• Instruction: Output every line of the data exactly as it appears.
[Start of Source data]
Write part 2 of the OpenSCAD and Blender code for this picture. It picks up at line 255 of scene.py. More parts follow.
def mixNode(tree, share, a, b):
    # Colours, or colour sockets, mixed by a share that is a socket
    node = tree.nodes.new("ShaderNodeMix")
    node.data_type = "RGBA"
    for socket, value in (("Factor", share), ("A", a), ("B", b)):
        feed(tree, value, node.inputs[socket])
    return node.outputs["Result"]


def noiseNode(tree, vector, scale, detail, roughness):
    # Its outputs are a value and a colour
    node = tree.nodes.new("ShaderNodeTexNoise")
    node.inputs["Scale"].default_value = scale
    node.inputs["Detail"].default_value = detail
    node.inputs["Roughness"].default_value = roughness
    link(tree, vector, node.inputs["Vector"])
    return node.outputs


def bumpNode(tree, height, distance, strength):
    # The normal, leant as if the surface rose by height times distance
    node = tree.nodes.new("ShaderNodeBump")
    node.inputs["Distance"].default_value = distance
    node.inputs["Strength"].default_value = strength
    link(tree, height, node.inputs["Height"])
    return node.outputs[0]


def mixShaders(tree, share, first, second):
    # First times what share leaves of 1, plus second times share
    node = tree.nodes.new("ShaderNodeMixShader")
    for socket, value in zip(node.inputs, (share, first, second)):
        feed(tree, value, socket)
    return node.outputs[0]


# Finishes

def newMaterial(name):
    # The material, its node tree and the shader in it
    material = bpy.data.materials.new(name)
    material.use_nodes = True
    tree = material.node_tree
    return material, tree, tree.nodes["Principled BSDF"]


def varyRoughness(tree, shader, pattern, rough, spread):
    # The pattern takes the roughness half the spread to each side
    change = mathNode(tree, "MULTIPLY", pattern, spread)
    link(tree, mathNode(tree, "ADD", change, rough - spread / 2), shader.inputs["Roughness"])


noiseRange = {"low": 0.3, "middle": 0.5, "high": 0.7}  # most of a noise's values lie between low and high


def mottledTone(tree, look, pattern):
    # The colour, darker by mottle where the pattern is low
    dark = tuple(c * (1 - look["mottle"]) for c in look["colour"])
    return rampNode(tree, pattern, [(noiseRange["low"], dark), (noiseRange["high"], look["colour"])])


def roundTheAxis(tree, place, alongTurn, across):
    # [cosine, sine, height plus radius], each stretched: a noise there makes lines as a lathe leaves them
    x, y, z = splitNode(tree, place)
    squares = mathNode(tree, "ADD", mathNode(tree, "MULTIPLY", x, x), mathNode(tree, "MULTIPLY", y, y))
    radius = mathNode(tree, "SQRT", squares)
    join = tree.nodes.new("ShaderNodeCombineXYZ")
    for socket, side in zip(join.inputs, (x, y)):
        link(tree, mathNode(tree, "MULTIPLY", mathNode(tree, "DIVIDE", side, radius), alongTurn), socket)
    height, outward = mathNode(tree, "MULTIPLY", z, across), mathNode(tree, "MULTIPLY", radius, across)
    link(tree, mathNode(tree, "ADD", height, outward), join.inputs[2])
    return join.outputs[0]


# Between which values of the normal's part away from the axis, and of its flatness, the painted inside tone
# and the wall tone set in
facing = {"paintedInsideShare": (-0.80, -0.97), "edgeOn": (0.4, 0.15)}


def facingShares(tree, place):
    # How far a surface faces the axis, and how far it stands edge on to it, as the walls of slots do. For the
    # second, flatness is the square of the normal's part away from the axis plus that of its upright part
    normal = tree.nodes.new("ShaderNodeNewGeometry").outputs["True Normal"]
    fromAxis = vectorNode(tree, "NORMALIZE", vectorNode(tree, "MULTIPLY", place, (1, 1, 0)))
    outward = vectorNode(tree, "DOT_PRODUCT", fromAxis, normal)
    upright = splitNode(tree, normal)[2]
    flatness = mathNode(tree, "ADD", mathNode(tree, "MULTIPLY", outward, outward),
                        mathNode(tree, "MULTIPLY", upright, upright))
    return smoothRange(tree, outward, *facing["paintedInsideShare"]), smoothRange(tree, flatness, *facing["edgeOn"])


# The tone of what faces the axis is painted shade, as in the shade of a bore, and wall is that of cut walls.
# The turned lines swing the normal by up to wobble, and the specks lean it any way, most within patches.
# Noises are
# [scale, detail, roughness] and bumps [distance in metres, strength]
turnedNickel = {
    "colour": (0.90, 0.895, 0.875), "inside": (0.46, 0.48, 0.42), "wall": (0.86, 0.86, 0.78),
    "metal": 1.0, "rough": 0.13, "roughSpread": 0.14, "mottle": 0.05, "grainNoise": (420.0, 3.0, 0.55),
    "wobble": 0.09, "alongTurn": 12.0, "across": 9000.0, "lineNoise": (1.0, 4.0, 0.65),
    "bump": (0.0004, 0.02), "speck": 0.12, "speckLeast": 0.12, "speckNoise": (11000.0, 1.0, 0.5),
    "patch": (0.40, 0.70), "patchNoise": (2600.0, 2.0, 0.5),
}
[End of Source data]
• Answer in full:
Write part 2 of the OpenSCAD and Blender code for this picture. It picks up at line 255 of scene.py. More parts follow.
def mixNode(tree, share, a, b):
    # Colours, or colour sockets, mixed by a share that is a socket
    node = tree.nodes.new("ShaderNodeMix")
    node.data_type = "RGBA"
    for socket, value in (("Factor", share), ("A", a), ("B", b)):
        feed(tree, value, node.inputs[socket])
    return node.outputs["Result"]


def noiseNode(tree, vector, scale, detail, roughness):
    # Its outputs are a value and a colour
    node = tree.nodes.new("ShaderNodeTexNoise")
    node.inputs["Scale"].default_value = scale
    node.inputs["Detail"].default_value = detail
    node.inputs["Roughness"].default_value = roughness
    link(tree, vector, node.inputs["Vector"])
    return node.outputs


def bumpNode(tree, height, distance, strength):
    # The normal, leant as if the surface rose by height times distance
    node = tree.nodes.new("ShaderNodeBump")
    node.inputs["Distance"].default_value = distance
    node.inputs["Strength"].default_value = strength
    link(tree, height, node.inputs["Height"])
    return node.outputs[0]


def mixShaders(tree, share, first, second):
    # First times what share leaves of 1, plus second times share
    node = tree.nodes.new("ShaderNodeMixShader")
    for socket, value in zip(node.inputs, (share, first, second)):
        feed(tree, value, socket)
    return node.outputs[0]


# Finishes

def newMaterial(name):
    # The material, its node tree and the shader in it
    material = bpy.data.materials.new(name)
    material.use_nodes = True
    tree = material.node_tree
    return material, tree, tree.nodes["Principled BSDF"]


def varyRoughness(tree, shader, pattern, rough, spread):
    # The pattern takes the roughness half the spread to each side
    change = mathNode(tree, "MULTIPLY", pattern, spread)
    link(tree, mathNode(tree, "ADD", change, rough - spread / 2), shader.inputs["Roughness"])


noiseRange = {"low": 0.3, "middle": 0.5, "high": 0.7}  # most of a noise's values lie between low and high


def mottledTone(tree, look, pattern):
    # The colour, darker by mottle where the pattern is low
    dark = tuple(c * (1 - look["mottle"]) for c in look["colour"])
    return rampNode(tree, pattern, [(noiseRange["low"], dark), (noiseRange["high"], look["colour"])])


def roundTheAxis(tree, place, alongTurn, across):
    # [cosine, sine, height plus radius], each stretched: a noise there makes lines as a lathe leaves them
    x, y, z = splitNode(tree, place)
    squares = mathNode(tree, "ADD", mathNode(tree, "MULTIPLY", x, x), mathNode(tree, "MULTIPLY", y, y))
    radius = mathNode(tree, "SQRT", squares)
    join = tree.nodes.new("ShaderNodeCombineXYZ")
    for socket, side in zip(join.inputs, (x, y)):
        link(tree, mathNode(tree, "MULTIPLY", mathNode(tree, "DIVIDE", side, radius), alongTurn), socket)
    height, outward = mathNode(tree, "MULTIPLY", z, across), mathNode(tree, "MULTIPLY", radius, across)
    link(tree, mathNode(tree, "ADD", height, outward), join.inputs[2])
    return join.outputs[0]


# Between which values of the normal's part away from the axis, and of its flatness, the painted inside tone
# and the wall tone set in
facing = {"paintedInsideShare": (-0.80, -0.97), "edgeOn": (0.4, 0.15)}


def facingShares(tree, place):
    # How far a surface faces the axis, and how far it stands edge on to it, as the walls of slots do. For the
    # second, flatness is the square of the normal's part away from the axis plus that of its upright part
    normal = tree.nodes.new("ShaderNodeNewGeometry").outputs["True Normal"]
    fromAxis = vectorNode(tree, "NORMALIZE", vectorNode(tree, "MULTIPLY", place, (1, 1, 0)))
    outward = vectorNode(tree, "DOT_PRODUCT", fromAxis, normal)
    upright = splitNode(tree, normal)[2]
    flatness = mathNode(tree, "ADD", mathNode(tree, "MULTIPLY", outward, outward),
                        mathNode(tree, "MULTIPLY", upright, upright))
    return smoothRange(tree, outward, *facing["paintedInsideShare"]), smoothRange(tree, flatness, *facing["edgeOn"])


# The tone of what faces the axis is painted shade, as in the shade of a bore, and wall is that of cut walls.
# The turned lines swing the normal by up to wobble, and the specks lean it any way, most within patches.
# Noises are
# [scale, detail, roughness] and bumps [distance in metres, strength]
turnedNickel = {
    "colour": (0.90, 0.895, 0.875), "inside": (0.46, 0.48, 0.42), "wall": (0.86, 0.86, 0.78),
    "metal": 1.0, "rough": 0.13, "roughSpread": 0.14, "mottle": 0.05, "grainNoise": (420.0, 3.0, 0.55),
    "wobble": 0.09, "alongTurn": 12.0, "across": 9000.0, "lineNoise": (1.0, 4.0, 0.65),
    "bump": (0.0004, 0.02), "speck": 0.12, "speckLeast": 0.12, "speckNoise": (11000.0, 1.0, 0.5),
    "patch": (0.40, 0.70), "patchNoise": (2600.0, 2.0, 0.5),
}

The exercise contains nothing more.